Exception happens in ImmutableMap.Builder<String, ExprValue>::build() in ProjectOperator::next : https://github.com/opensearch-project/sql/blob/main/core/src/main/java/org/opensearch/sql/planner/physical/ProjectOperator.java#L55-L83 Maybe using a Multimap will help us, but this require changes in 20+ other files. Note, this function also rereferred in https://github.com/opensearch-project/sql/issues/458.

Yury-Fridlyand commented 2 years ago

Just checked a PoC by adding a zero-based counter to the map keys, it works:

mapBuilder.put(expr.getNameOrAlias() + cnt++, exprValue);

It is not returned by user (why? how?), but we need more investigation. Maybe this fix will be easier.
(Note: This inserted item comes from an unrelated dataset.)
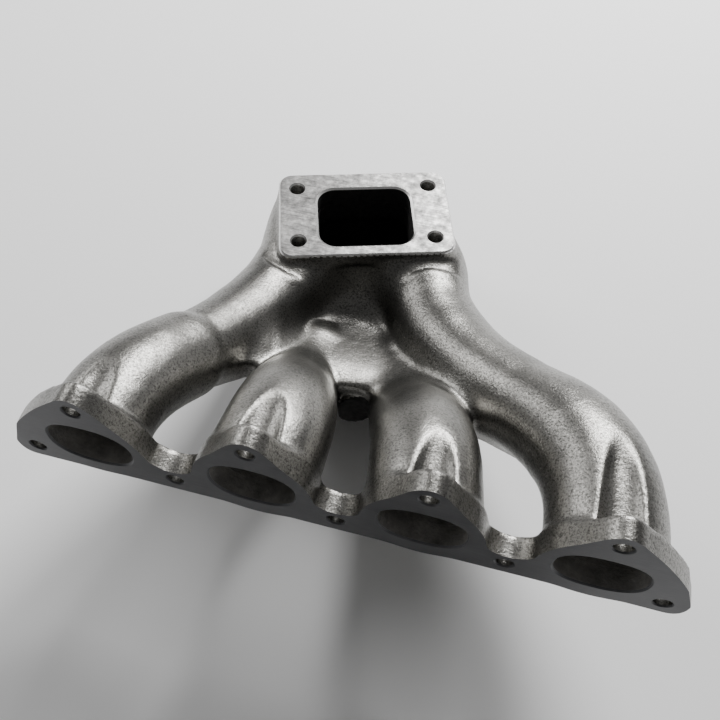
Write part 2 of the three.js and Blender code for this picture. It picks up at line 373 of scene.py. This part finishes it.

curl -s -XPOST "http://localhost:9200/_plugins/_sql" -H 'Content-Type: application/json' -d "{\"query\": \"SELECT 1+1, 1+1\"}"
{
  "schema": [
    {
      "name": "1+1",
      "type": "integer"
    },
    {
      "name": "1+1",
      "type": "integer"
    }
  ],
  "datarows": [
    [
      2,
      2
    ]
  ],
  "total": 1,
  "size": 1,
  "status": 200
}
dai-chen commented 2 years ago

I think we should throw no exception.

mysql> select 1+1, 1+1;
+-----+-----+
| 1+1 | 1+1 |
+-----+-----+
|   2 |   2 |
+-----+-----+
1 row in set (0.00 sec)

Exception happens in ImmutableMap.Builder<String, ExprValue>::build() in ProjectOperator::next : https://github.com/opensearch-project/sql/blob/main/core/src/main/java/org/opensearch/sql/planner/physical/ProjectOperator.java#L55-L83 Maybe using a Multimap will help us, but this require changes in 20+ other files. Note, this function also rereferred in #458.

Yes, I tested other database and they have no problem with such kind of query. I think we can add the support if this can be quick fixed, otherwise just improve the error.

MaxKsyunz commented 2 years ago

As a work around, aliasing the duplicate expressions works -- select 1+1 as A, 1+1 as B

This will be relevant for JOIN support (#49) because the joined tables can have columns with the same name.

IIRC, SQL Server resolved this by appending _<number> to each column name. We can do the same -- if we do not disambiguate non-unique expression, we are forcing client software to deal with that.